Whatever Alibaba is, founder Jack Ma's comments Tuesday seem likely to further rankle brands that have been crying foul over sales of counterfeit goods on its sites. "The problem is the fake products today are of better quality and better price than the real names,” Ma said, according to a webcast of the meeting. “They are exactly the [same] factories, exactly the same raw materials, but they do not use the names.”
Washington, DC-based International AntiCounterfeiting Coalition (IACC) last month suspended Alibaba Group's membership after outcry from global brands and members over its inclusion. Gucci America, Michael Kors and Tiffany & Co. all left IACC after Alibaba joined, saying it was providing cover to the Chinese e-commerce giant’s marketplaces.

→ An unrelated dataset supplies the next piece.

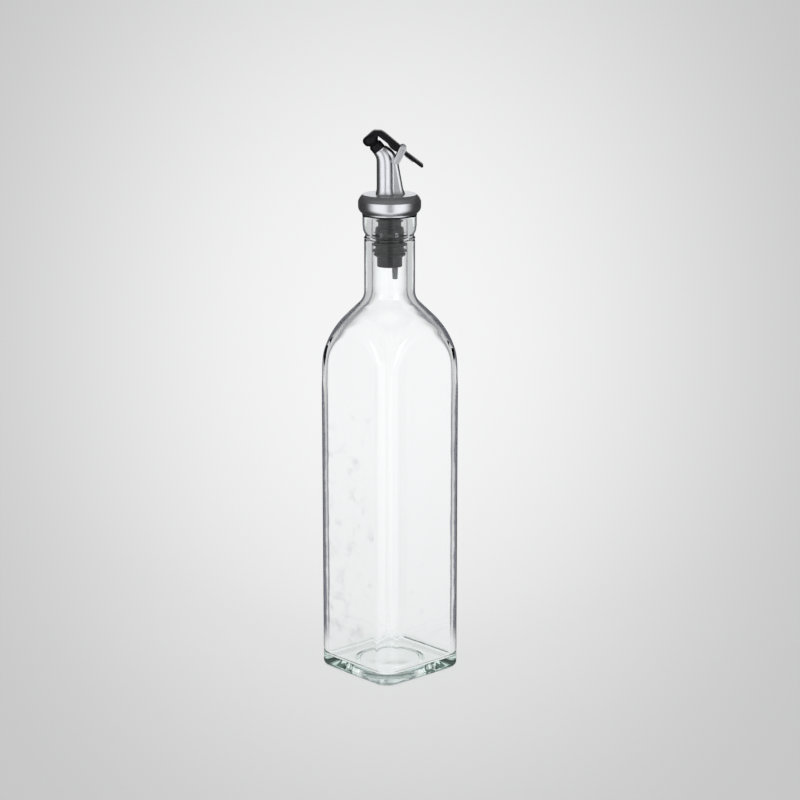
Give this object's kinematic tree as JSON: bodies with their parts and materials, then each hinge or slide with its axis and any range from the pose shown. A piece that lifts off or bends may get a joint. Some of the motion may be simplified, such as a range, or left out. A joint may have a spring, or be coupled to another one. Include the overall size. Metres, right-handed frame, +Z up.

Ma was also scheduled to give the keynote address at the group’s spring conference this month, but Alibaba president Michael Evans took his place and attempted to assure the IACC that Alibaba is leveraging its scale and its data prowess to find and eliminate fakes from its marketplaces.
Alibaba Tuesday attempted to limit fallout from Ma’s remarks, saying, “This is simply my observation of the issues facing brands and OEMs. Counterfeiting is not a quality problem; counterfeiting is an intellectual property problem,” according to CNBC.